-- Exercise directions --
Find each line holding "that" and copy it out.

(3D code data)
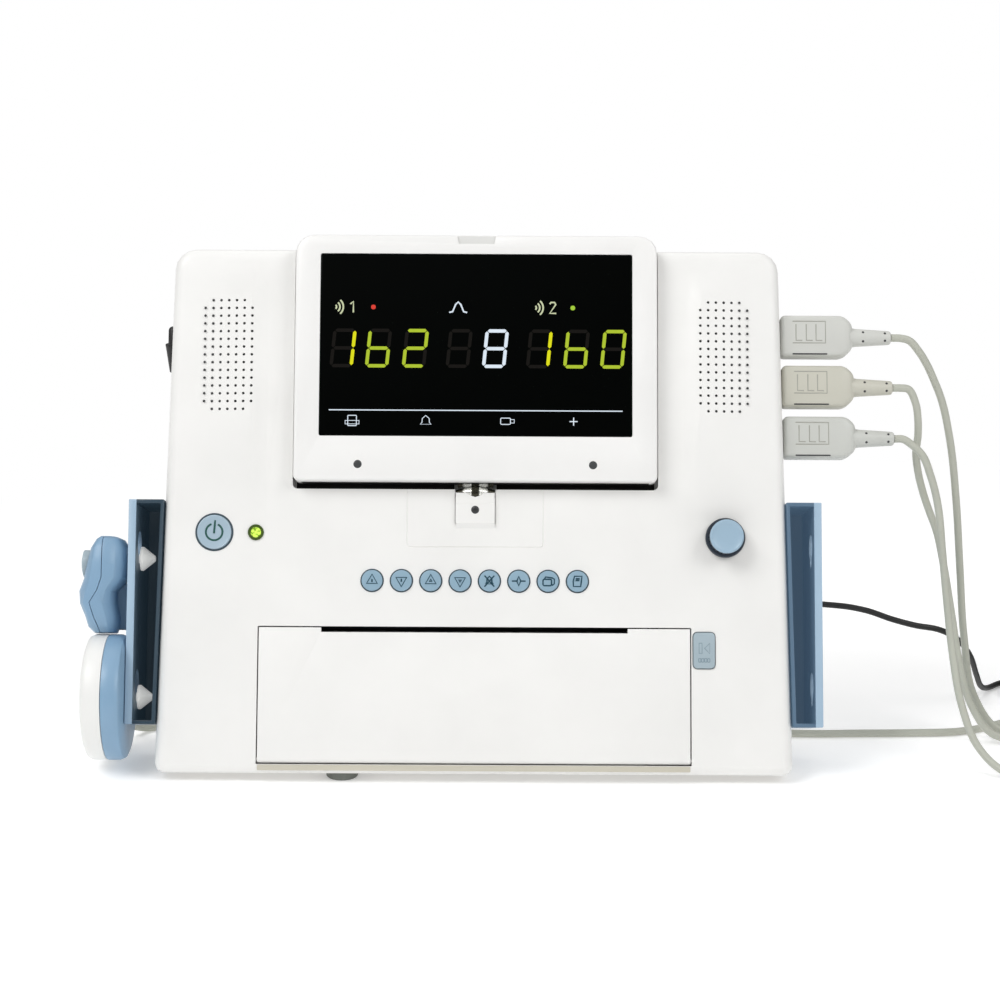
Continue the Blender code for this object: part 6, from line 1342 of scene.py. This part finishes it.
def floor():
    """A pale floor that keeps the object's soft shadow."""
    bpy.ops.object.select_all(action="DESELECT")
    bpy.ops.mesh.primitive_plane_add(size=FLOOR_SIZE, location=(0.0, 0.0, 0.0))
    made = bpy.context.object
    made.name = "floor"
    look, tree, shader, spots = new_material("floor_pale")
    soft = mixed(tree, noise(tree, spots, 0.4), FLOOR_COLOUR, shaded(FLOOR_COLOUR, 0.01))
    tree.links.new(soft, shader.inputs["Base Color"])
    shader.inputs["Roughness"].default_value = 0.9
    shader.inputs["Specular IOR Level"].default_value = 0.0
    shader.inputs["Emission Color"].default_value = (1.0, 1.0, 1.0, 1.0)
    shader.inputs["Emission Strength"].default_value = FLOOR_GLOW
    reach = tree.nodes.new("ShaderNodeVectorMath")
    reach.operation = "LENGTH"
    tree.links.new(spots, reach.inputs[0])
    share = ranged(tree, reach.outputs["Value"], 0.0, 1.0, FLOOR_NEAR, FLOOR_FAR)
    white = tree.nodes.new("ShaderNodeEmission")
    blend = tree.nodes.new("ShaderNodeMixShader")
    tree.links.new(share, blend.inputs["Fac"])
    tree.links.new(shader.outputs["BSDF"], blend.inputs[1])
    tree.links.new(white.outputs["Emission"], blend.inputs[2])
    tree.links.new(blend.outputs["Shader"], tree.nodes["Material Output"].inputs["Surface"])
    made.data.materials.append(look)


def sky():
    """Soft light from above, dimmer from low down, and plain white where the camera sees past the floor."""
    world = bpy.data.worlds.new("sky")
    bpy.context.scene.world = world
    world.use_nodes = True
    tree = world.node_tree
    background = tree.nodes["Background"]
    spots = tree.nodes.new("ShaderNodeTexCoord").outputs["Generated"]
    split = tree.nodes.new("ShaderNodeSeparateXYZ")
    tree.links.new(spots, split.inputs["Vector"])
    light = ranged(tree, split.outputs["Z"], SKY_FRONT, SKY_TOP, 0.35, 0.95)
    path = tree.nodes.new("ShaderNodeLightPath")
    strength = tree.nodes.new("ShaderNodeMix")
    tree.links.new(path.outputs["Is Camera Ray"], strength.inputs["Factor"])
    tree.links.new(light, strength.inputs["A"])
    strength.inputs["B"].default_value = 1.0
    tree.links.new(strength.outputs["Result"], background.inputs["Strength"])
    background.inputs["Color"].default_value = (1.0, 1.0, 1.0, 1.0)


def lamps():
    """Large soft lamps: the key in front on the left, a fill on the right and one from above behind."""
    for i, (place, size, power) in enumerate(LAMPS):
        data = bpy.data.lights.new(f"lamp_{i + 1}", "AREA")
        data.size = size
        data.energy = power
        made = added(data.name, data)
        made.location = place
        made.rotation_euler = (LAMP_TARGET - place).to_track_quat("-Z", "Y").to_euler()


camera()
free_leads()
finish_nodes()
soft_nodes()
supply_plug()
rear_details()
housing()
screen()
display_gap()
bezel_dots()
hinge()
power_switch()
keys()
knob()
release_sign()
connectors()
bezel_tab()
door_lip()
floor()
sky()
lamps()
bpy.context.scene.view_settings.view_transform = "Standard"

==

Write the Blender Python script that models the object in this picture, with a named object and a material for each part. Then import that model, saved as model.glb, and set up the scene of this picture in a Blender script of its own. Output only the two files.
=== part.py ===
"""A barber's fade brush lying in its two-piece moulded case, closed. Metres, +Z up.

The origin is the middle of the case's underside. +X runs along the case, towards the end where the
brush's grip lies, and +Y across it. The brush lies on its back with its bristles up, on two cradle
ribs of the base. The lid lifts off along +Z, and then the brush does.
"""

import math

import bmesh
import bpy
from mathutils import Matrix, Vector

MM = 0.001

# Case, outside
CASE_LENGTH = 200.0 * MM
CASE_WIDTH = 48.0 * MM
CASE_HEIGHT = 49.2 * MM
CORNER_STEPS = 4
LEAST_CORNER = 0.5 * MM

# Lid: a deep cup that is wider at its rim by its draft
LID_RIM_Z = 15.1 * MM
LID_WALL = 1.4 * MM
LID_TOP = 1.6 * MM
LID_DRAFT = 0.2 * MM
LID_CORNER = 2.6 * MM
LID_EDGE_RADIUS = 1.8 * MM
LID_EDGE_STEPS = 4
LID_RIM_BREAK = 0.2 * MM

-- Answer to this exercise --
    """A pale floor that keeps the object's soft shadow."""
Write the Blender Python script that models the object in this picture, with a named object and a material for each part. Then import that model, saved as model.glb, and set up the scene of this picture in a Blender script of its own. Output only the two files.
# Lid: a deep cup that is wider at its rim by its draft